Exercise requirements — Copy all the material below, exactly as it stands.

Source material —
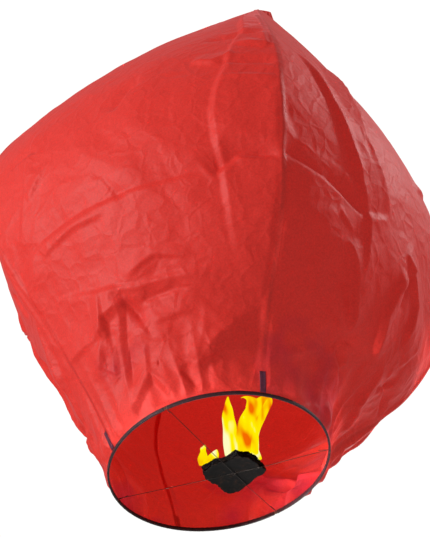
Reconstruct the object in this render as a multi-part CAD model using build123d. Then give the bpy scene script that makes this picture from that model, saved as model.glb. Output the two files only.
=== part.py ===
from build123d import *
import os
from math import asin, cos, degrees, radians, sin, sqrt

# Sky lantern. Four paper gores, glued to each other along four seams, make a bag that is open at
# the bottom. A bamboo hoop wrapped in a paper hem holds the mouth open. Two wires cross in the
# mouth and carry a stack of waxed fuel layers. +Z is up, -Y is the front, and the hem's underside
# is at Z = 0. The bag leans to one side of its hoop, as limp paper does. Lengths are in mm and
# angles in degrees, counted from +X.

# Hoop and hem
HOOP_RADIUS = 150.0  # to the middle of the bamboo strip
STRIP_THICK = 1.2
STRIP_TALL = 4.0
HEM_WALL = 1.0  # glued paper all round the strip
SCARF_SLIT = 0.2  # between the strip's two tapered ends
SCARF_ANGLE = 96.0  # where round the hoop the ends meet
SCARF_SLOPE = 68.0  # the slit's turn from square across the strip
SPLICE_LENGTH = 26.0  # of the thread wrapped over the scarf
SPLICE_WALL = 0.3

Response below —
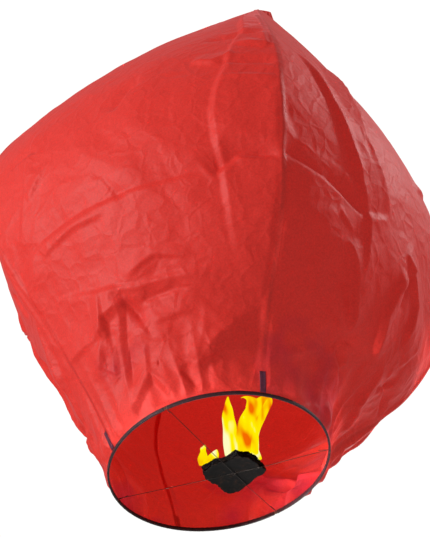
Reconstruct the object in this render as a multi-part CAD model using build123d. Then give the bpy scene script that makes this picture from that model, saved as model.glb. Output the two files only.
=== part.py ===
from build123d import *
import os
from math import asin, cos, degrees, radians, sin, sqrt

# Sky lantern. Four paper gores, glued to each other along four seams, make a bag that is open at
# the bottom. A bamboo hoop wrapped in a paper hem holds the mouth open. Two wires cross in the
# mouth and carry a stack of waxed fuel layers. +Z is up, -Y is the front, and the hem's underside
# is at Z = 0. The bag leans to one side of its hoop, as limp paper does. Lengths are in mm and
# angles in degrees, counted from +X.

# Hoop and hem
HOOP_RADIUS = 150.0  # to the middle of the bamboo strip
STRIP_THICK = 1.2
STRIP_TALL = 4.0
HEM_WALL = 1.0  # glued paper all round the strip
SCARF_SLIT = 0.2  # between the strip's two tapered ends
SCARF_ANGLE = 96.0  # where round the hoop the ends meet
SCARF_SLOPE = 68.0  # the slit's turn from square across the strip
SPLICE_LENGTH = 26.0  # of the thread wrapped over the scarf
SPLICE_WALL = 0.3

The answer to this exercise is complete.